More on the Inauguration of Barack Obama and the Arts

I am still so amazed that we were able to elect a president who is not only supportive but also appreciative of the arts. During the We are One pre inaugural program/concert Ashley Judd and Forest Whitaker said these words:

"This is a day when artists from around our country celebrate history and our future. President Kennedy spoke of the role of the artist at Amherst College in 1963. “I see little of more importance to the future of country and civilization than the full recognition of the place of the artist. If artists can nourish the roots of our culture, society must set the artist free to follow his vision wherever it takes him”

Our great novelist, William Faulkner, when accepting the Nobel Prize, spoke of the artist too. “It is his privilege to help man endure by lifting his heart, by reminding him of the courage and honor and hope and pride and compassion and pity and sacrifice which have been the glory of his past. The poet’s voice need not merely be the record of man, it can be one of the props, the pillars to help him endure and prevail.”

It is still so amazing to me that Barack Obama is the President of the United States.

After the swearing in I heard Elizabeth Alexander recite her poem, "Praise Song for the Day." I had trouble focusing on it as I was worried about making my way out of the mall to catch a plane back to Chicago. I have since read it online and think it is amazing, especially the line, "What if the mightiest word is love? "

Here is the transcript of the inaugural poem provided by Graywolf Press in its entirely:

Each day we go about our business, walking past each other,
catching each other’s eyes or not, about to speak or speaking.

All about us is noise. All about us is noise and bramble, thorn
and din, each one of our ancestors on our tongues.

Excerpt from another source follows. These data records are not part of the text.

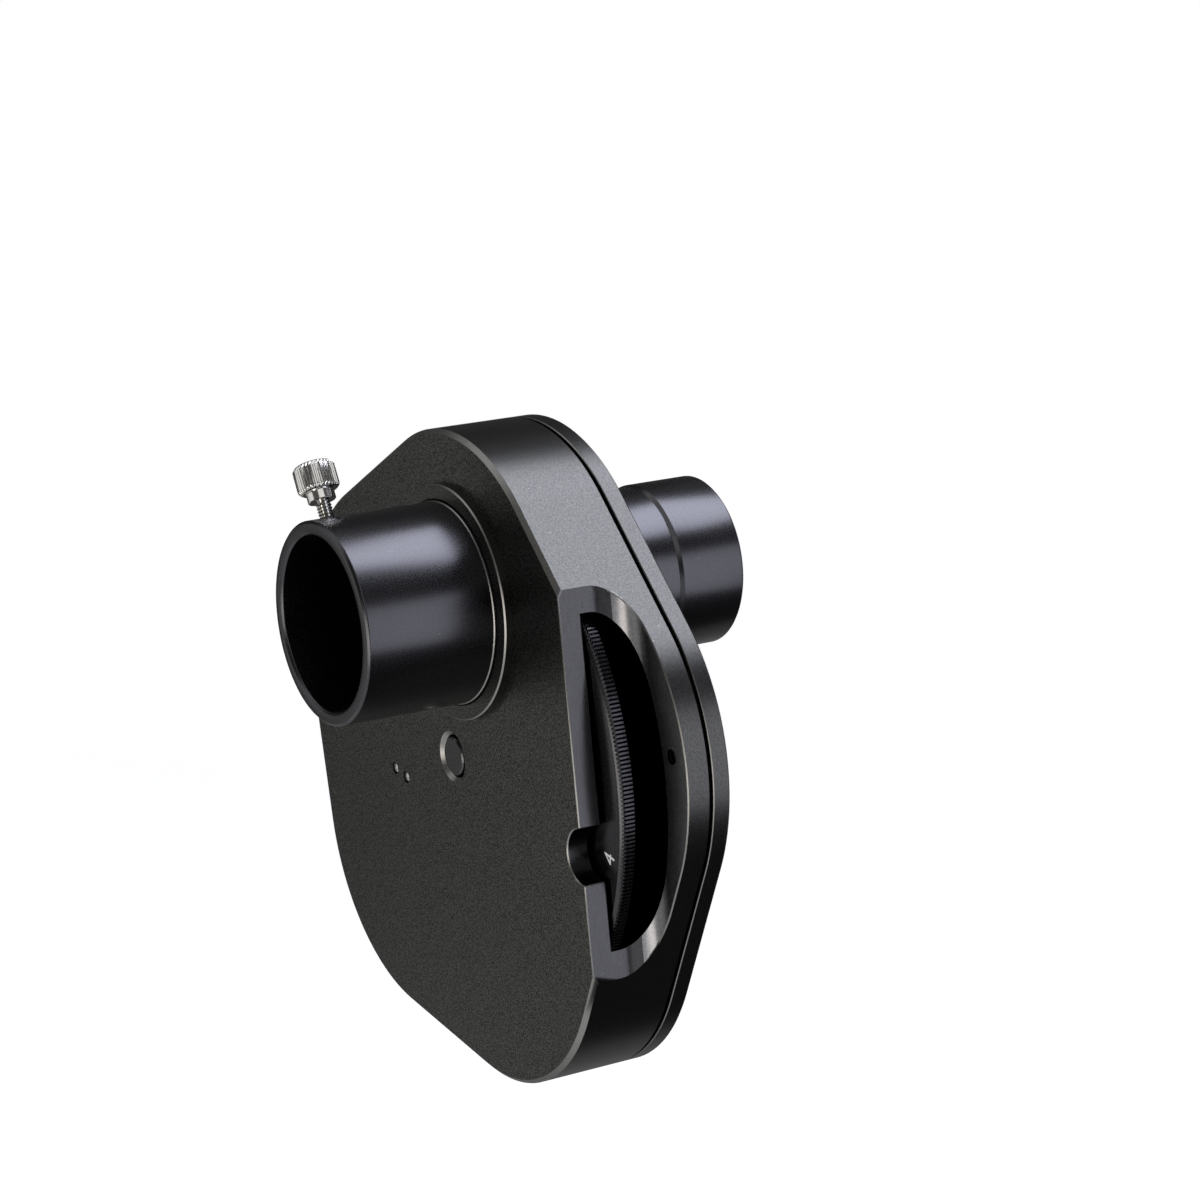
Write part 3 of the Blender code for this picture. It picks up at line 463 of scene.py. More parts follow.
def ribbedTurningRule():
    # turns a section about z and sinks straight grooves into it down to the groove radius
    tree, given = newRule("ribbedTurning", [
        ("Section", "Object", None), ("Section Points", "Int", 12), ("Ribs", "Int", 24),
        ("Steps per Rib", "Int", 8), ("Groove Radius", "Float", 1.0),
        ("Edge Low", "Float", 0.3), ("Edge High", "Float", 0.7), ("Material", "Material", None)])
    steps = calc(tree, "MULTIPLY", given["Ribs"], given["Steps per Rib"])
    net = addNode(tree, "GeometryNodeMeshGrid", {
        "Vertices X": calc(tree, "ADD", steps, 1.0), "Vertices Y": given["Section Points"]})
    # each column of the net is the section at one angle
    index = addNode(tree, "GeometryNodeInputIndex")
    column = calc(tree, "FLOOR", calc(
        tree, "DIVIDE", calc(tree, "ADD", index, 0.5), given["Section Points"]))
    row = calc(tree, "SUBTRACT", index, calc(tree, "MULTIPLY", column, given["Section Points"]))
    section = addNode(tree, "GeometryNodeObjectInfo", {"Object": given["Section"]})
    spot = addNode(tree, "GeometryNodeSampleIndex", {
        "Geometry": section.outputs["Geometry"], "Value": addNode(tree, "GeometryNodeInputPosition"),
        "Index": calc(tree, "ROUND", row)}, data_type="FLOAT_VECTOR")
    parts = addNode(tree, "ShaderNodeSeparateXYZ", {0: spot.outputs["Value"]}).outputs
    # the wave is 0 in the middle of a rib and 1 in the middle of a groove
    phase = calc(tree, "DIVIDE", calc(tree, "MULTIPLY", column, fullTurn), given["Steps per Rib"])
    wave = calc(tree, "MULTIPLY_ADD", calc(tree, "COSINE", phase), -0.5, 0.5)
    groove = addNode(tree, "ShaderNodeMapRange", {
        "Value": wave, "From Min": given["Edge Low"], "From Max": given["Edge High"]},
        interpolation_type="SMOOTHSTEP")
    sunk = calc(tree, "MINIMUM", parts["X"], given["Groove Radius"])
    radius = addNode(tree, "ShaderNodeMix", {"Factor": groove, 2: parts["X"], 3: sunk})
    angle = calc(tree, "MULTIPLY", calc(tree, "DIVIDE", column, steps), fullTurn)
    shaped = addNode(tree, "GeometryNodeSetPosition", {
        "Geometry": net, "Position": onCircle(tree, radius, angle, parts["Z"])})
    merged = addNode(tree, "GeometryNodeMergeByDistance", {"Geometry": shaped, "Distance": 0.002})
    return endRule(tree, merged, given["Material"])


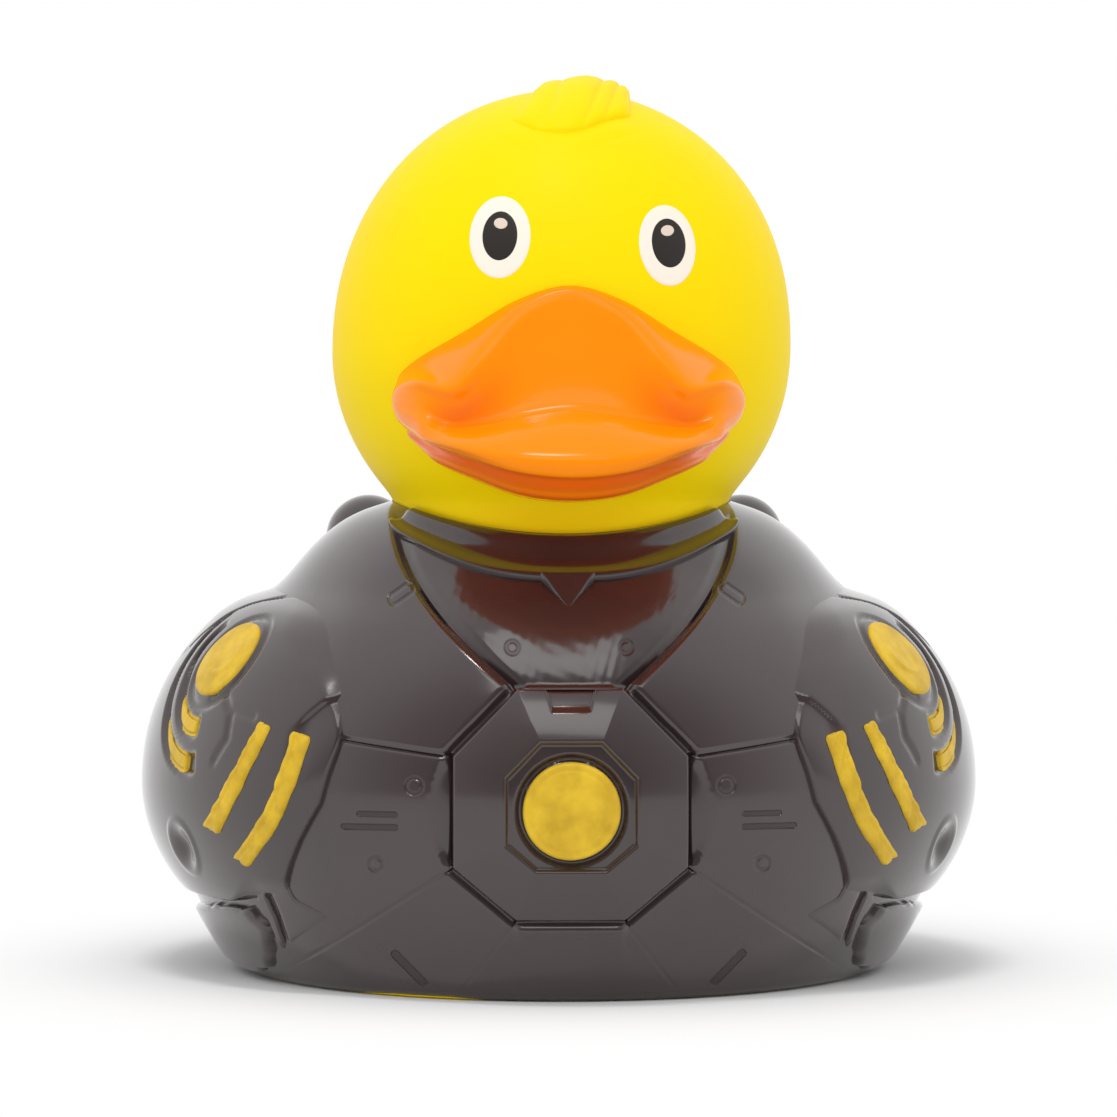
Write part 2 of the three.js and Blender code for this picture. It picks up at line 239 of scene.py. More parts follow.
def wire(tree, *links):
    """Joins sockets. Each link is (node, its output, node, its input), by the sockets' names or numbers."""
    for source, output, target, socket in links:
        tree.links.new(source.outputs[output], target.inputs[socket])


def vinyl_skin_group():
    """Height and shade of moulded vinyl, as fine noise plus some broad noise, and the broad noise alone."""
    group, inside, outside = new_group(
        "vinyl skin",
        [("Fine per Metre", "NodeSocketFloat", 900.0), ("Broad per Metre", "NodeSocketFloat", 60.0)],
        [("Height", "NodeSocketFloat"), ("Shade", "NodeSocketFloat")],
    )
    where = node(group, "ShaderNodeTexCoord")
    fine = node(group, "ShaderNodeTexNoise", Detail=2.0, Roughness=0.5)
    broad = node(group, "ShaderNodeTexNoise", Detail=3.0, Roughness=0.55)
    both = node(group, "ShaderNodeMath", operation="MULTIPLY_ADD")
    both.inputs[1].default_value = BROAD_HEIGHT
    wire(
        group,
        (where, "Object", fine, "Vector"),
        (where, "Object", broad, "Vector"),
        (inside, "Fine per Metre", fine, "Scale"),
        (inside, "Broad per Metre", broad, "Scale"),
        (broad, "Fac", both, 0),
        (fine, "Fac", both, 2),
        (both, 0, outside, "Height"),
        (broad, "Fac", outside, "Shade"),
    )
    return group


vinyl_skin = vinyl_skin_group()
print("group made:", vinyl_skin.name)


# %% [markdown]
# The mould also has marks too fine for the grids: short slots, ringed dimples and an oval on each side of
# the chest. A second group draws them in the front view, mirrored left and right, as masks of the distance
# to a short line. A slot is all that lies near the line, and a ring or an oval is what lies at its radius
# from the line. In the suit's paint a Bump node presses the marks in, and the clear coat is thin on them.

# %% The stamped marks
# A slot is a start and an end, each as x and z in millimetres, and a half width
SLOTS = [
    ((15.6, 16.9), (18.8, 16.85), 0.16),
    ((15.6, 15.75), (20.2, 15.65), 0.18),
    ((15.6, 4.05), (13.1, 1.5), 0.3),
]
SLOT_EDGE = 0.16
# A ring is a start, an end and a radius, and a round one ends where it starts
RINGS = [
    ((13.9, 19.5), (13.9, 19.5), 0.72),
    ((17.3, 12.35), (17.3, 12.35), 0.6),
    ((5.1, 31.7), (5.1, 31.7), 0.55),
    ((15.7, 35.8), (14.4, 36.7), 0.45),
]
RING_LINE = (0.05, 0.28)
RING_STRENGTH = 0.45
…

Someone is stitching up a hem, darning a hole in a uniform,
patching a tire, repairing the things in need of repair.

Someone is trying to make music somewhere, with a pair of wooden spoons on an oil drum, with cello, boom box, harmonica, voice.

A woman and her son wait for the bus. A farmer considers the
changing sky. A teacher says, Take out your pencils. Begin.

We encounter each other in words, words spiny or smooth,
whispered or declaimed, words to consider, reconsider.

We cross dirt roads and highways that mark the will of some one
and then others, who said I need to see what’s on the other side.

I know there’s something better down the road. We need to find
a place where we are safe. We walk into that which we cannot yet see.

Say it plain: that many have died for this day.
Sing the names of the dead who brought us here, who laid the train tracks, raised the bridges,

picked the cotton and the lettuce, built brick by brick the
glittering edifices they would then keep clean and work inside of.

Praise song for struggle, praise song for the day. Praise song for
every hand-lettered sign, the figuring-it-out at kitchen tables.

Some live by love thy neighbor as thyself, others by first do no
harm or take no more than you need. What if the mightiest word is love?

Love beyond marital, filial, national, love that casts a widening
pool of light, love with no need to pre-empt grievance.

In today’s sharp sparkle, this winter air, any thing can be made,
any sentence begun. On the brink, on the brim, on the cusp,

praise song for walking forward in that light.